Looking at PI3k signaling, Ellis and his colleagues attempted to add proteomic and phosphoproteomic data to improve targeting of combined PI3K and MTOR inhibition. As Ellis indicated above, PIK3CA mutation status by itself did not predict the efficacy of this treatment, but adding the protein-level information they found that drug response appeared to be linked to the overexpression and phosphorylation of downstream signaling targets in the PI3K pathway.

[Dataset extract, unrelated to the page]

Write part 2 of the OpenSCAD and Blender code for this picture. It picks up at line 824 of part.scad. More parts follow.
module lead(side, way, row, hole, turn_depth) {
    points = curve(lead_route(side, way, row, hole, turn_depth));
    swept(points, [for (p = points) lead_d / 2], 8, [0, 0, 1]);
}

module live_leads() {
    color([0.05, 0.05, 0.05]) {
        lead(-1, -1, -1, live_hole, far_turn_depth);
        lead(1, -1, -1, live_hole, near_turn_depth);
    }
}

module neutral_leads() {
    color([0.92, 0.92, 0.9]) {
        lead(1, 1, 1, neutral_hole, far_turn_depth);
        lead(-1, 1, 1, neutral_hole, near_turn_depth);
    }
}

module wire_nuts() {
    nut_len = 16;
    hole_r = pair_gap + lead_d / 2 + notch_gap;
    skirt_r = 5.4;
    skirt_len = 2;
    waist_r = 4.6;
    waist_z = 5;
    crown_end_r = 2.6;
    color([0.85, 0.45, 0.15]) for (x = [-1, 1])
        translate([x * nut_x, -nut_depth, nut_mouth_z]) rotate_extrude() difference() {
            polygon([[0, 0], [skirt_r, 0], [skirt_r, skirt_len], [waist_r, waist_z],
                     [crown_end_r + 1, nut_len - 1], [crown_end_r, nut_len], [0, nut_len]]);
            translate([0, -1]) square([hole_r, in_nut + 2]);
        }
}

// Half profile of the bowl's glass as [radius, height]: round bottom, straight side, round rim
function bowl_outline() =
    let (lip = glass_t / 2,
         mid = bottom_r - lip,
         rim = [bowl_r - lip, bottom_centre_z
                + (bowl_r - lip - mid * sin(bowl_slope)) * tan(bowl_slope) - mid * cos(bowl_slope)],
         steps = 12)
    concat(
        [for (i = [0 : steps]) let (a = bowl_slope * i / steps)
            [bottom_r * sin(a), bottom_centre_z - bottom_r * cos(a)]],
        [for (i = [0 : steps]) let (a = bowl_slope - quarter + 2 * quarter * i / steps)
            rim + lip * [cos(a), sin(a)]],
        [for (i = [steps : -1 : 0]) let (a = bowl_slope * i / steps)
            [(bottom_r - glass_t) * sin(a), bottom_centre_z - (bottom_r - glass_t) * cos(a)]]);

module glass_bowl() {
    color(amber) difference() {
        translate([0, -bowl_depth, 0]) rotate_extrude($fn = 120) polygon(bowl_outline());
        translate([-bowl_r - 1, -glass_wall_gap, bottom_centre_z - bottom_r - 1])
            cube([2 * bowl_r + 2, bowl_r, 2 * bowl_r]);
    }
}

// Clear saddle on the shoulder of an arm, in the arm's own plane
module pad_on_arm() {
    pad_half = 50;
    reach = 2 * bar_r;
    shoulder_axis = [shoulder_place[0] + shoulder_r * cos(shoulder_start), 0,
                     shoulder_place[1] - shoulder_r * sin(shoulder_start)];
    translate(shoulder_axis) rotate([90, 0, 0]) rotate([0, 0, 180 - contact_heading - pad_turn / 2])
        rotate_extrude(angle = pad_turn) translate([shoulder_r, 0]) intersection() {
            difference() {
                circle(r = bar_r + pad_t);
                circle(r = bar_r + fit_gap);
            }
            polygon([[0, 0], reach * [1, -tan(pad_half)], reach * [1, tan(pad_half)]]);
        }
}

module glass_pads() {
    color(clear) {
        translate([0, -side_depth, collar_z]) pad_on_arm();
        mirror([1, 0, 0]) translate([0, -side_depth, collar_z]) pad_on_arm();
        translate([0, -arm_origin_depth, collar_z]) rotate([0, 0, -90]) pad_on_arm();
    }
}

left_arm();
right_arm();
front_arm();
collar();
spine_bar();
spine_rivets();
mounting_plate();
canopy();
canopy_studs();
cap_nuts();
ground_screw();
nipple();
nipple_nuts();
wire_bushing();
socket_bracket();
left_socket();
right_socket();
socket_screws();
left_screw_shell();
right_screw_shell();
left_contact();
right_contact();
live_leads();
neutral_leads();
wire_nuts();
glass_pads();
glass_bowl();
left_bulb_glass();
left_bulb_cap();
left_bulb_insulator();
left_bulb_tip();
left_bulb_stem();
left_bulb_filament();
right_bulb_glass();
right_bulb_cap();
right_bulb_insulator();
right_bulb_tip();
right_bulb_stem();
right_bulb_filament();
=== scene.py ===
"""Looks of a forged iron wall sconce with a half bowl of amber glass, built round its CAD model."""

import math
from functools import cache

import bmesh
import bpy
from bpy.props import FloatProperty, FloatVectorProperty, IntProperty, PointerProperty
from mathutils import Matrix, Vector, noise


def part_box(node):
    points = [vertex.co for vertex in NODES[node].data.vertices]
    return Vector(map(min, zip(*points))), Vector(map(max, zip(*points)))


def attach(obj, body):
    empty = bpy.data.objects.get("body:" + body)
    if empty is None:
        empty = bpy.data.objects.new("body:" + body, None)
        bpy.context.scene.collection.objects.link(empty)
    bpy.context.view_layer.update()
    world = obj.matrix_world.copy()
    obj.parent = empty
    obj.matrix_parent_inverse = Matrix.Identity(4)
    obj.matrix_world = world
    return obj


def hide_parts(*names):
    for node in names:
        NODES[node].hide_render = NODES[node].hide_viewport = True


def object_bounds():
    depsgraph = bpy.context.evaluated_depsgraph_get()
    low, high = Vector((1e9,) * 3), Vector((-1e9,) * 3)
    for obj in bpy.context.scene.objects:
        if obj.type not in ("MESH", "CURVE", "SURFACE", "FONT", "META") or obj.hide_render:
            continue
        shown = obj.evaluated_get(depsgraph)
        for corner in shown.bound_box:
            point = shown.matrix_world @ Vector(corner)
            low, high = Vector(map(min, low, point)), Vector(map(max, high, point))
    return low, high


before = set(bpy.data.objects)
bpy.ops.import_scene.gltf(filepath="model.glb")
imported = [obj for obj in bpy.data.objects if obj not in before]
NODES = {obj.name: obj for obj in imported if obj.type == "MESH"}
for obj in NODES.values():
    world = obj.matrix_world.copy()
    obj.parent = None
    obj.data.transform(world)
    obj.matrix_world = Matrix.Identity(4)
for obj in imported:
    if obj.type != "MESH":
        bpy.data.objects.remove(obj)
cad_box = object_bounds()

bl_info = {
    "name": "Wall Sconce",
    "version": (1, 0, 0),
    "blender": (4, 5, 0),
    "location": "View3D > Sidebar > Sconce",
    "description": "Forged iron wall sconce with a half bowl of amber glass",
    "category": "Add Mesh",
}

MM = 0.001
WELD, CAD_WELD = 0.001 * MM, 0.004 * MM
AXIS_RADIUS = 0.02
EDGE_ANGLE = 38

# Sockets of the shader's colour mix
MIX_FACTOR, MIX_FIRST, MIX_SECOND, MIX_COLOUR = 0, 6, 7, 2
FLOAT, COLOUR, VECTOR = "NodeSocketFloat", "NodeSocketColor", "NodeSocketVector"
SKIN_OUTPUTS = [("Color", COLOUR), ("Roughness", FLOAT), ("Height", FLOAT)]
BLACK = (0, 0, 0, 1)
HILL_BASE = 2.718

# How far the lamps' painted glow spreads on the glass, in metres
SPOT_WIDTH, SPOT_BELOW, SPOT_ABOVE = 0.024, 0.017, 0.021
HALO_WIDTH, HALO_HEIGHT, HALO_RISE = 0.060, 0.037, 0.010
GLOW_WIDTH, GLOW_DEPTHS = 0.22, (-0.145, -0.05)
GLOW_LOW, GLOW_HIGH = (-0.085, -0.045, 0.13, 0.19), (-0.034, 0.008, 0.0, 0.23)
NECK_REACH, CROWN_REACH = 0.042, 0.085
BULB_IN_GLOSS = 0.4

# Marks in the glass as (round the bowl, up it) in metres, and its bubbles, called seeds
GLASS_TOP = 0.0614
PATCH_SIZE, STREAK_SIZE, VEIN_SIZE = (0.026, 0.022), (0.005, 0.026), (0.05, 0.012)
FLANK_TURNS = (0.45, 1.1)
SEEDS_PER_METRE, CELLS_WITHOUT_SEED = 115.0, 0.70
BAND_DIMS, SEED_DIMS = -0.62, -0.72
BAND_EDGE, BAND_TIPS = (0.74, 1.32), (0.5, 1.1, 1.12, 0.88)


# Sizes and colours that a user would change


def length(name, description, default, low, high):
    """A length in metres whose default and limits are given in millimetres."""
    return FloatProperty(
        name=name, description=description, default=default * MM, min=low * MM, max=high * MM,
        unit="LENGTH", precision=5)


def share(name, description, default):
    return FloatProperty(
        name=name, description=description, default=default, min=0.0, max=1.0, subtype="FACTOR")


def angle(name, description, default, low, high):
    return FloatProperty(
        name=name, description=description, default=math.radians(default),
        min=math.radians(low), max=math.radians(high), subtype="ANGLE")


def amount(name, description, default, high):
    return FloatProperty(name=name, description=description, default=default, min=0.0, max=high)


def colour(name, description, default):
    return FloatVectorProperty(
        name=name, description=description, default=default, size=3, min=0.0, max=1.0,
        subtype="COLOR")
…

Specifically, the tumors that responded most strongly showed overexpression of the proteins AKT1 and AKT2 as well as phosphorylation of the serine 122 and 475 sites on AKT1.

Looking across the full set of PDX samples in the study, the researchers found that more than 20 percent exhibited both copy number amplification of PI3KCA at the genomic level and overexpression of AKTs at the protein level, indicating, they said, that this "may be a common signature of breast tumors."

"When you think about it, next-generation sequencing has not been hugely successful yet, with a lot of controversy in terms of drug choice based on genomic principles," Ellis said. "There are a few nice examples, ALK translocations in lung cancer and EGFR mutation in lung cancer and maybe HER2 mutation in breast cancer, but there are all very small populations. For the bulk of these cancers, genomic analysis alone has not provided us with elegant predictive markers."

"So, when we look at that [Nature Communications study], there is a lot of emphasis on methodology, but also you see the beginnings of this new deeper profiling where we are [using] proteomics to guide us towards more accurate therapeutic hypotheses than the genome alone."

Even in the case of well-established disease subtypes like HER2-positive breast cancer, there is reason to believe proteomic and phosphoproteomic data can improve treatment, Ellis said. "HER2-positive breast cancer is a hugely heterogeneous disease, and we all know there are patients there who are getting Herceptin and aren't benefiting and patients who should have gotten Herceptin and didn't get it. And I think these are all things that can be addressed using proteomics."

Ellis said that he and his colleagues in the CPTAC program hope to tackle more specific, narrowly defined clinical questions in the third stage of the initiative. The NCI announced in November that it was soliciting applications for this stage, which will include funding for three Proteogenomics Translational Research Centers where researchers will use proteogenomics to investigate drug response in specific clinical contexts.

This, Ellis said, will allow the initiative to tackle questions of the actual clinical utility of the proteogenomic methods developed and used in the second stage of the initiative.

"Are we or are we not going to have mass spec-based proteomics as a clinical tool?" he said. "I think that is what CPTAC 3 is now going to address."

For his part, Ellis said he believed mass spec-based proteomics would find a place in the clinic for guiding cancer therapy, likely within the next five years.

What exactly those assays will look like remains to be seen, he said, though he suggested the most likely route would be targeted measurements on high-resolution instruments, such as the parallel-reaction monitoring approach a number of researchers have been exploring as an alternative to traditional multiple-reaction monitoring assays.

" I think there are all sorts of very intelligent [mass spec] technologies that can produce some very useful clinical profiles," Ellis said.